The cycle begins with the addition of the base rubber (natural or synthetic). The rotors, turning at differential speeds, grab, tear, and deform the rubber bales. This mastication breaks down polymer chains temporarily, reducing molecular weight and increasing the rubber’s temperature through internal friction (viscous heat generation). This warming is critical, as it lowers the rubber’s viscosity, making it more receptive to accepting additives.

Phase 2: The Strategic Addition of Liquids

Timing is everything. Adding large volumes of oil at the very beginning can be detrimental. The standard best practice is:

• Split Addition: A portion (often 1/3 to 1/2) of the total liquid is added after the rubber is masticated but before the major fillers (carbon black/silica). This “base oil” further softens the rubber, creating a sticky, adhesive mass that will more efficiently wet and incorporate the powdered fillers to come.
• The Danger of “Slip”: Adding oil too early or in excess before the fillers can cause “slip” – a condition where the lubricating effect of the oil prevents adequate shear stress from being transmitted to the rubber. The compound slides on the rotors instead of being sheared, leading to poor dispersion and extended mix times.

Phase 3: Filler Incorporation and the Critical Role of Shear

The powdered fillers are now added. The rotors’ design creates a complex flow pattern within the chamber:

• Shearing Action: The rubber compound is forced over the narrow clearance between the rotor tip and the chamber wall, subjecting it to intense shear stress. This smears the compound layer by layer.
• Folding and Division (Kneading): The rotor wings also push the compound from one end of the chamber to the other, constantly folding it over itself—the literal “kneading” action.

In this high-shear environment, the previously added oil, now warmed by the compound, acts as a transport medium. It helps the rubber encapsulate individual filler agglomerates. The shear forces then break these agglomerates down, distributing the filler particles and coating them with a thin layer of oil-rubber matrix.

Phase 4: Final Oil Addition and Dispersion

The remaining oil or plasticizer is often added after the fillers are mostly incorporated. By this stage, the compound temperature is high (often 120-160°C), and the mixture is a coherent mass. Adding liquid now is more controlled.

• The ram pressure ensures the liquid is forced into the batch and not simply sprayed onto the chamber walls.
• The continuing kneading action mechanically pumps the liquid into the microscopic pores and gaps within the compound.

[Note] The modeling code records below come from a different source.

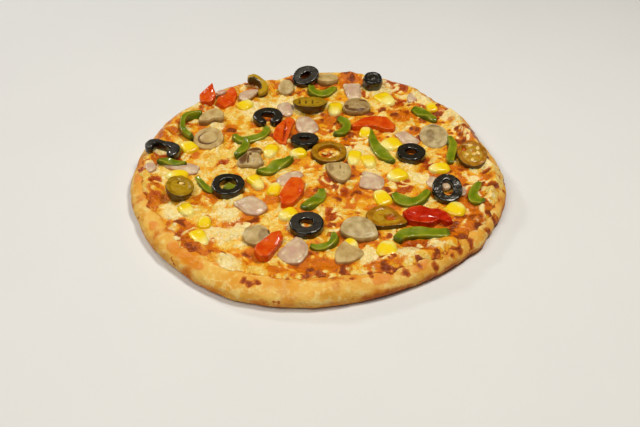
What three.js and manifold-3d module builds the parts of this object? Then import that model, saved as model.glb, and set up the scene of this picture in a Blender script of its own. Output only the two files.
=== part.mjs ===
// A small vegetarian pizza: a round crust with a raised rim, one sheet of melted cheese with
// sweetcorn set in it, and loose toppings lying on the cheese. Millimetres, +Z up, with the
// origin at the centre of the flat underside.
import * as THREE from 'three';
import { mergeVertices } from 'three/addons/utils/BufferGeometryUtils.js';
import Module from 'manifold-3d';

const wasm = await Module();
wasm.setup();

// Driving dimensions of the crust
const PIZZA_RADIUS = 101.5;
const DOUGH_THICKNESS = 5.5;
const RIM_HEIGHT = 9;
const BELLY_HEIGHT = 3.6;
const BASE_SHARE = 0.965;
const RIM_FOOT = 0.86;
const RIM_CREST = 0.935;
const RIM_SIDES = 64;
const CREST_ROLL = { height: 0.7, wave: 42, phase: 3 };

// Driving dimensions of the cheese and of what lies on it
const CHEESE_THICKNESS = 2.2;
const CHEESE_EDGE_THICKNESS = 1;
const CHEESE_EDGE_TAPER = 0.05;
const CHEESE_CELLS = 20;
const CHEESE_ROLLS = [{ height: 0.45, wave: 34, phase: 1 }, { height: 0.3, wave: 15, phase: 2 }];
const EDGE_CROWDING = 0.55;
const GAP = 0.3;
const SINK = 0.9;
const TOLERANCE = 0.05;

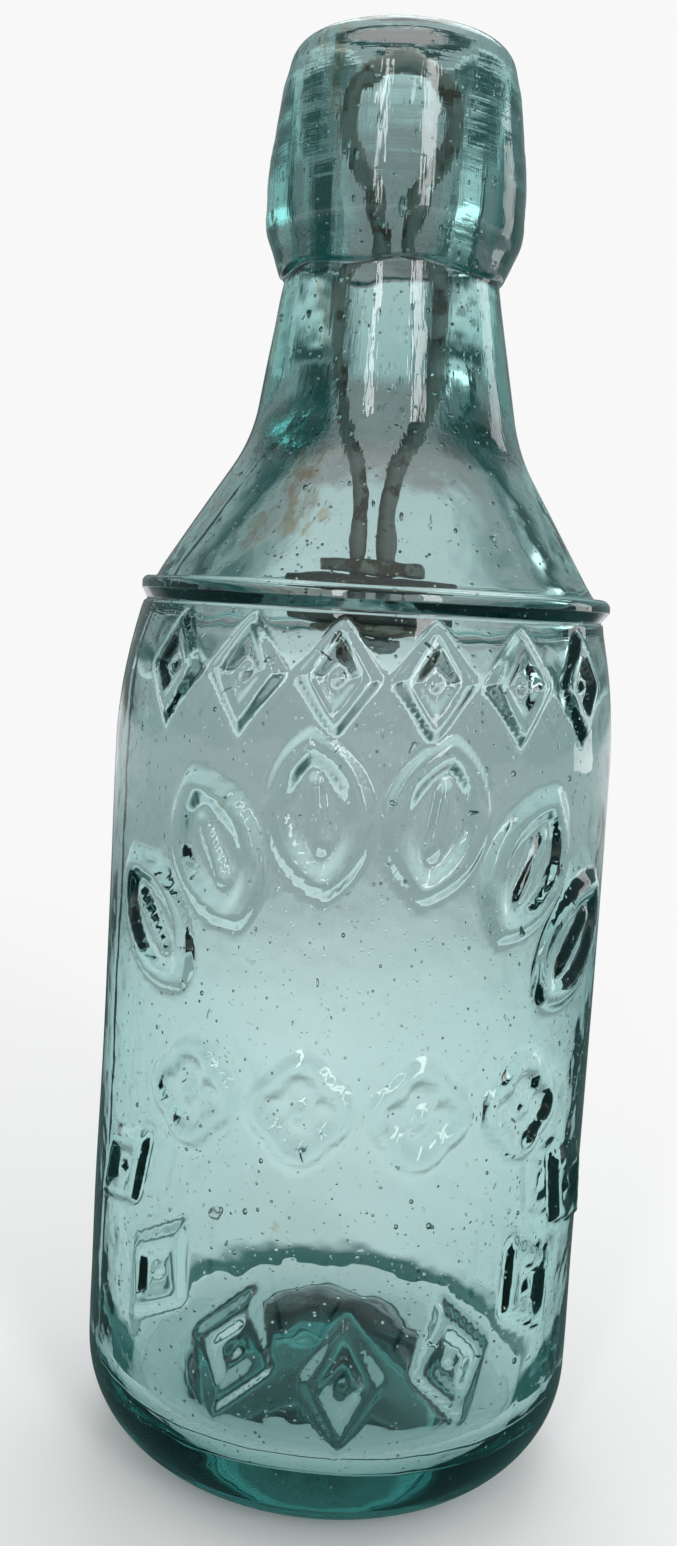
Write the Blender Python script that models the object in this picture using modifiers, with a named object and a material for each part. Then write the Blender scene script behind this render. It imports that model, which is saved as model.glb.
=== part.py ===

The liquids migrate into the compound through two primary mechanisms:
  1. Capillary Action: Drawn into tiny spaces between polymer chains and filler clusters.
  2. Shear-Induced Diffusion: Macroscopic mixing by the rotors creates ever-new surfaces, exposing dry compound to the liquid, forcing intermingling at a microscopic level.

Phase 5: Final Homogenization and Temperature Control

The final minutes of the mix cycle are for homogenization. The ram pressure ensures full chamber engagement, while the constant folding and shearing eliminate any local concentration gradients of oil. Throughout the entire process, the jacketed chamber circulates coolant to manage the exothermic heat of mixing. Precise temperature control is vital; too hot, and the rubber may scorch (premature vulcanization); too cold, and the necessary viscosity reduction for good dispersion won’t be achieved.

Why a Kneader Excels at This Task

The design of the internal mixer is uniquely suited for this challenging job:

• High Intensivity: It delivers massive shear and deformation energy in a short time, efficiently breaking down agglomerates.
• Contained Environment: The sealed chamber under ram pressure prevents loss of volatile components, controls contamination, and allows for mixing at elevated temperatures safely.
• Efficiency: It can handle large batches (from liters to hundreds of kilograms) with far less energy and time than open mills for equivalent quality.

Practical Considerations for Optimal Incorporation

Operators and compounders must balance several factors:

• Addition Order: As outlined, a split addition is standard for optimal balance between dispersion quality and mix time.
• Rotor Speed and Ram Pressure: Higher speeds increase shear and temperature faster. Optimal pressure ensures good contact without overloading the motor.
• Oil Viscosity and Chemistry: Lighter oils incorporate faster but may be more volatile. The compatibility (solubility parameter) of the plasticizer with the base polymer is fundamental.
• Batch Size (Fill Factor): The chamber must be loaded correctly (typically 65-75% full). Under-filling results in insufficient shear; over-filling prevents proper folding and results in uneven mixing.

Conclusion

The incorporation of oils and plasticizers by a rubber kneader machine is a dynamic, thermomechanical process far beyond simple stirring. It is a precisely engineered sequence of mastication, timed addition, shear-driven dispersion, and thermal management. The machine’s powerful rotors and sealed chamber work in concert to overcome the immense challenge of blending low-viscosity liquids into a high-viscosity, non-Newtonian rubber matrix. By understanding the physics of shear, the importance of addition sequence, and the critical role of temperature, compounders can leverage the kneader’s capabilities to produce consistent, high-performance rubber compounds where every drop of oil and plasticizer is effectively and uniformly harnessed to meet the exacting demands of the final product. This deep understanding ensures efficiency, quality, and innovation in the vast world of rubber manufacturing.